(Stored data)
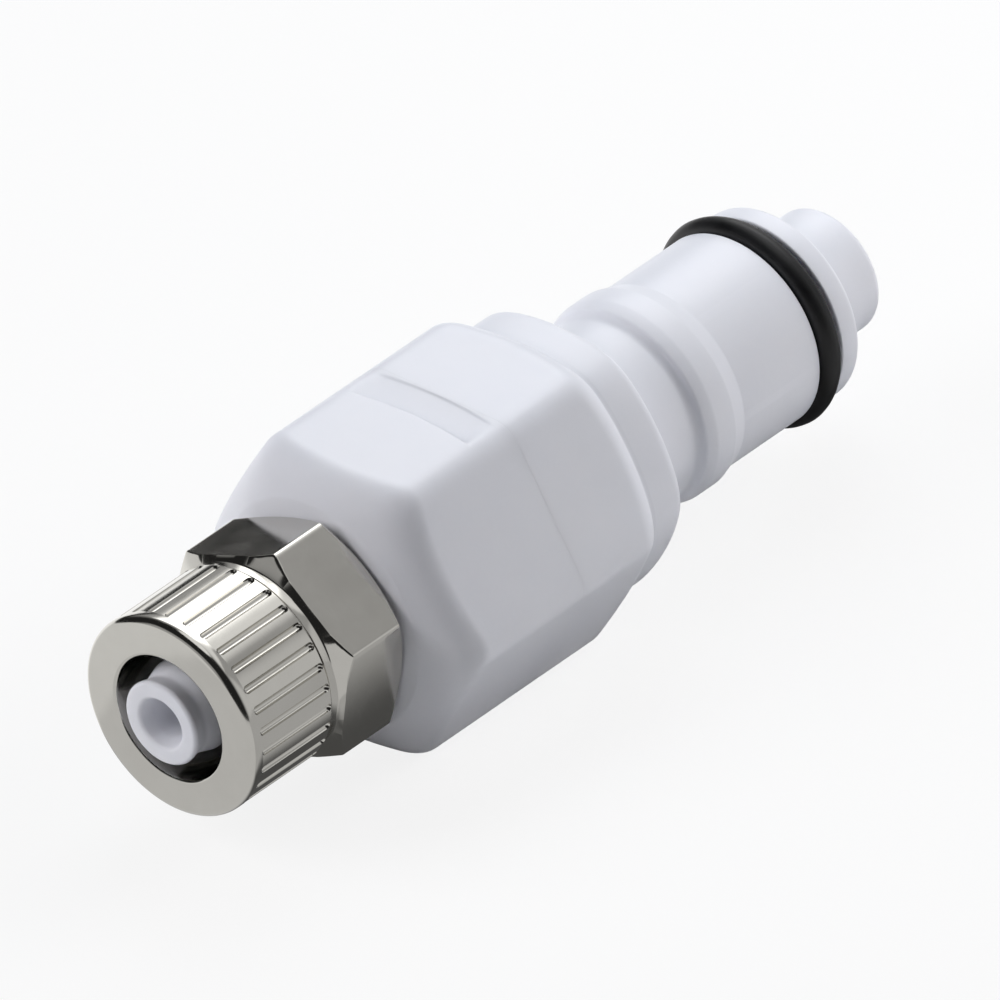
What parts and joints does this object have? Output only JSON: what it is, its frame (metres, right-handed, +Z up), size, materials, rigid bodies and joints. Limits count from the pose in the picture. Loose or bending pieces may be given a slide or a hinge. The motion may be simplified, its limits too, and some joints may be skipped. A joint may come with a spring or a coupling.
{
  "type": "plastic quick disconnect coupling insert",
  "caption": "Valved insert half of a white plastic quick disconnect coupling, with a hexagonal body, an O-ring nose and a fluted metal compression nut for plastic tube.",
  "frame": {"origin": "on the coupling's axis at the nose face, where the nose's front edge ends", "axes": "+X along the axis towards the nose and the valve's tip, +Z up, square to the flat that faces up while the opposite flat rests on the bench"},
  "size_m": [0.0505, 0.0182, 0.0158],
  "materials": {
    "white_acetal": "satin",
    "nickel_plate": "satin",
    "black_rubber": "satin",
    "spring_steel": "satin"
  },
  "bodies": {
    "body": {"insert_housing": "white_acetal", "tube_adapter": "white_acetal", "nose_o_ring": "black_rubber", "spring_guide": "white_acetal", "valve_spring": "spring_steel"},
    "valve": {"valve_poppet": "white_acetal", "poppet_seal": "black_rubber"},
    "nut": {"compression_nut": "nickel_plate"}
  },
  "joints": [
    {"name": "valve_slide", "type": "slide", "parent": "body", "child": "valve", "axis": [-1, 0, 0], "range_m": [0, 0.0036], "stiffness_N_per_m": 480, "springref_m": -0.0044, "deforming": ["valve_spring"]},
    {"name": "nut_turn", "type": "hinge", "parent": "body", "child": "nut", "pos_m": [-0.038, 0, 0], "axis": [1, 0, 0], "continuous": true}
  ]
}
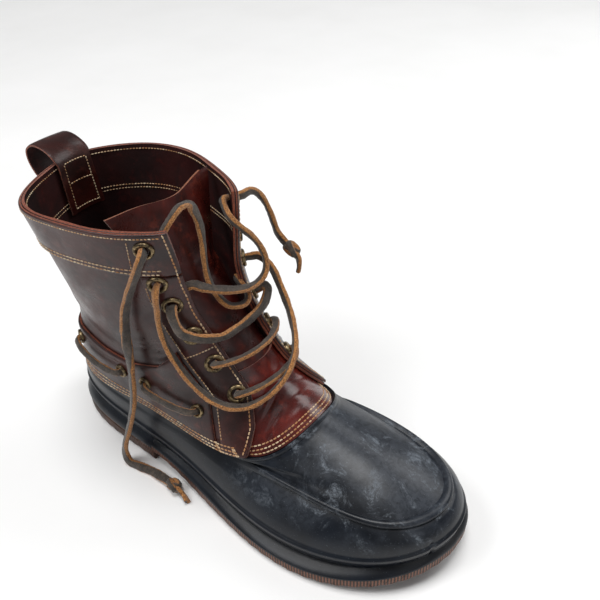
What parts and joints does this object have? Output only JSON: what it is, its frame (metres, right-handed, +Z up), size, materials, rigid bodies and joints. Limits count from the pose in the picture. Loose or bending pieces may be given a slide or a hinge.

• Exercise goal
Repeat the entries exactly, all of them.

• Output for this exercise
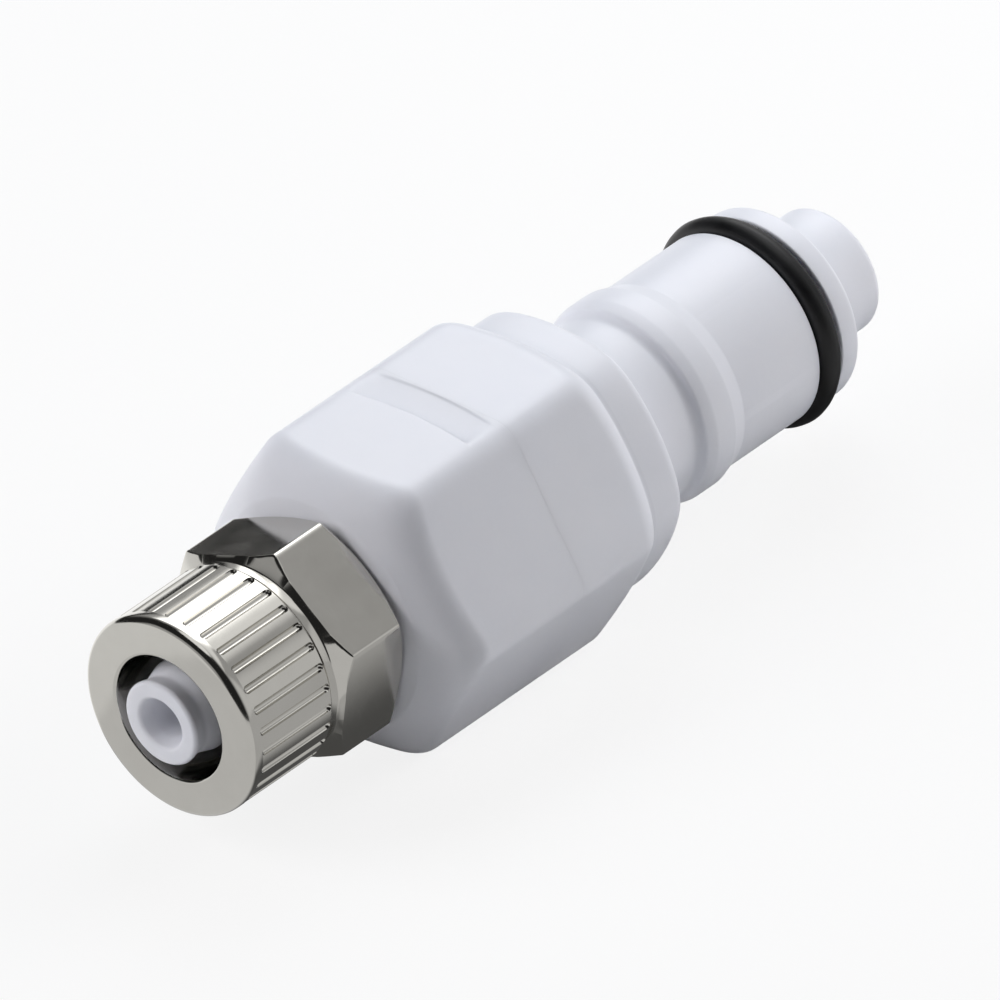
What parts and joints does this object have? Output only JSON: what it is, its frame (metres, right-handed, +Z up), size, materials, rigid bodies and joints. Limits count from the pose in the picture. Loose or bending pieces may be given a slide or a hinge. The motion may be simplified, its limits too, and some joints may be skipped. A joint may come with a spring or a coupling.
{
  "type": "plastic quick disconnect coupling insert",
  "caption": "Valved insert half of a white plastic quick disconnect coupling, with a hexagonal body, an O-ring nose and a fluted metal compression nut for plastic tube.",
  "frame": {"origin": "on the coupling's axis at the nose face, where the nose's front edge ends", "axes": "+X along the axis towards the nose and the valve's tip, +Z up, square to the flat that faces up while the opposite flat rests on the bench"},
  "size_m": [0.0505, 0.0182, 0.0158],
  "materials": {
    "white_acetal": "satin",
    "nickel_plate": "satin",
    "black_rubber": "satin",
    "spring_steel": "satin"
  },
  "bodies": {
    "body": {"insert_housing": "white_acetal", "tube_adapter": "white_acetal", "nose_o_ring": "black_rubber", "spring_guide": "white_acetal", "valve_spring": "spring_steel"},
    "valve": {"valve_poppet": "white_acetal", "poppet_seal": "black_rubber"},
    "nut": {"compression_nut": "nickel_plate"}
  },
  "joints": [
    {"name": "valve_slide", "type": "slide", "parent": "body", "child": "valve", "axis": [-1, 0, 0], "range_m": [0, 0.0036], "stiffness_N_per_m": 480, "springref_m": -0.0044, "deforming": ["valve_spring"]},
    {"name": "nut_turn", "type": "hinge", "parent": "body", "child": "nut", "pos_m": [-0.038, 0, 0], "axis": [1, 0, 0], "continuous": true}
  ]
}
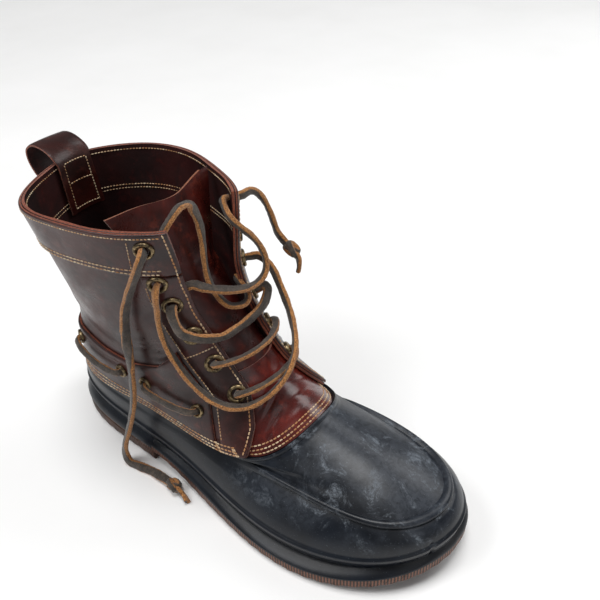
What parts and joints does this object have? Output only JSON: what it is, its frame (metres, right-handed, +Z up), size, materials, rigid bodies and joints. Limits count from the pose in the picture. Loose or bending pieces may be given a slide or a hinge.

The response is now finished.